Tuesday, March 02, 2010

Ross Brighton on New Quarantine...

Ross Brighton has a fine analysis of my book A New Quarantine Will Take My Place over at his blog, excerpted apparently from a long report on contemporary American Poetry covering Gurlesque, Flarf and Conceptual writing:

"The phenomenon of grotesquery as a means of questioning gender norms and identity isn’t confined to women. Johannes Göransson is a male poet working in this field. He relies on the Julia Kristeva’s framework of the Abject, which centres on the othering, fracturing, exploding and mutilating the speaker’s body and consciousness through a regime of continual violence and transgression:

My girlfriend is gasping for air; she’s going catatonic
in this bargain bin of a winter, she’s scared of pigeons.
I own a shoddy collection of pigeon skeletons.
I never thought I would be able to fit so many
disparate parts in my mouth at once. (35")

[it goes on]

*

Ross mentions the use of title in the book. This has caused some confusion among readers.Sometimes they are title of poems but sometimes the titles interrupt poems.
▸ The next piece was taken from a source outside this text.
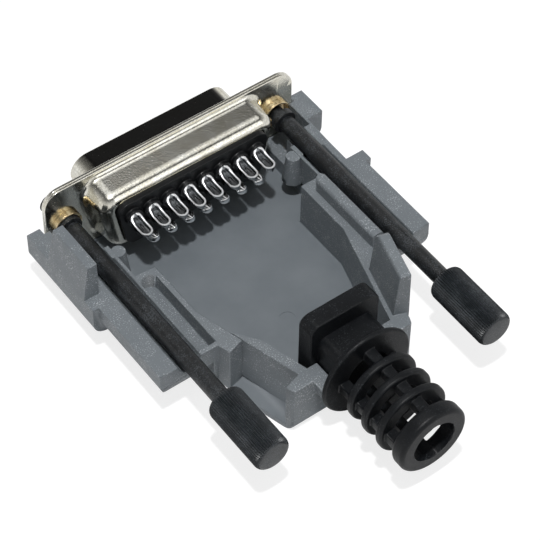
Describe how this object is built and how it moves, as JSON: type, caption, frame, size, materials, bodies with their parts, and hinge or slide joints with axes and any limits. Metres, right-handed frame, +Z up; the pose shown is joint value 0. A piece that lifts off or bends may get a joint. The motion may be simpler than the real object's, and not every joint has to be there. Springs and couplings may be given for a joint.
{
  "type": "d-sub hood",
  "caption": "Open half of a D-sub cable hood holding a solder-cup connector, two captive thumbscrews and a ribbed rubber cable boot.",
  "frame": {"origin": "centre of the connector's D on the rear face of its flange, on the parting plane of the hood", "axes": "+Y is the mating direction, X runs across the connector from the left screw to the right one, +Z is up, out of the open hood half"},
  "size_m": [0.044, 0.06, 0.0153],
  "materials": {
    "hood_grey": "moulded, fine spark texture on the edges",
    "boot_rubber": "matte",
    "tin_plate": "bright tin plate",
    "insulator_black": "semi-gloss",
    "contact_metal": "bright tin plate over brass",
    "eyelet_metal": "yellow passivated",
    "ring_black": "black oxide steel",
    "screw_black": "black oxide steel, finely turned",
    "head_black": "black oxide steel, straight knurl"
  },
  "bodies": {
    "hood": {"half_shell": "hood_grey", "cable_boot": "boot_rubber", "front_shell": "tin_plate", "rear_shell": "tin_plate", "front_insulator": "insulator_black", "rear_insulator": "insulator_black", "eyelet_left": "eyelet_metal", "eyelet_right": "eyelet_metal", "contact_01": "contact_metal", "contact_02": "contact_metal", "contact_03": "contact_metal", "contact_04": "contact_metal", "contact_05": "contact_metal", "contact_06": "contact_metal", "contact_07": "contact_metal", "contact_08": "contact_metal", "contact_09": "contact_metal", "contact_10": "contact_metal", "contact_11": "contact_metal", "contact_12": "contact_metal", "contact_13": "contact_metal", "contact_14": "contact_metal", "contact_15": "contact_metal"},
    "ring_left": {"retaining_ring_left": "ring_black"},
    "ring_right": {"retaining_ring_right": "ring_black"},
    "thumbscrew_left": {"screw_shank_left": "screw_black", "knurled_head_left": "head_black"},
    "thumbscrew_right": {"screw_shank_right": "screw_black", "knurled_head_right": "head_black"}
  },
  "joints": [
    {"name": "ring_left_slide", "type": "slide", "parent": "hood", "child": "ring_left", "axis": [0, 1, 0], "range_m": [-0.0032, 0.00019]},
    {"name": "ring_right_slide", "type": "slide", "parent": "hood", "child": "ring_right", "axis": [0, 1, 0], "range_m": [-0.002, 0.00139]},
    {"name": "thumbscrew_left_turn", "type": "hinge", "parent": "ring_left", "child": "thumbscrew_left", "pos_m": [-0.01666, 0, 0], "axis": [0, 1, 0], "continuous": true},
    {"name": "thumbscrew_right_turn", "type": "hinge", "parent": "ring_right", "child": "thumbscrew_right", "pos_m": [0.01666, 0, 0], "axis": [0, 1, 0], "continuous": true}
  ]
}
Ross is basically correct in his description:

"Such titles appear as interruptions to the flow of a longer poem reading like catch-phrases or shouted announcements as a result of their large, bold typeface, all-caps formatting or pop-up ads announcing what’s coming next on the network."

The way I meant the titles to work would be a little like intertitles in silent movies, but more still like the way Godard uses intertitles in Weekend (and several other movies) to make announcements. That is why the titles break up poems at the end of the page - as if the page was a frame of film or some such. So I'm glad Ross called attention to that.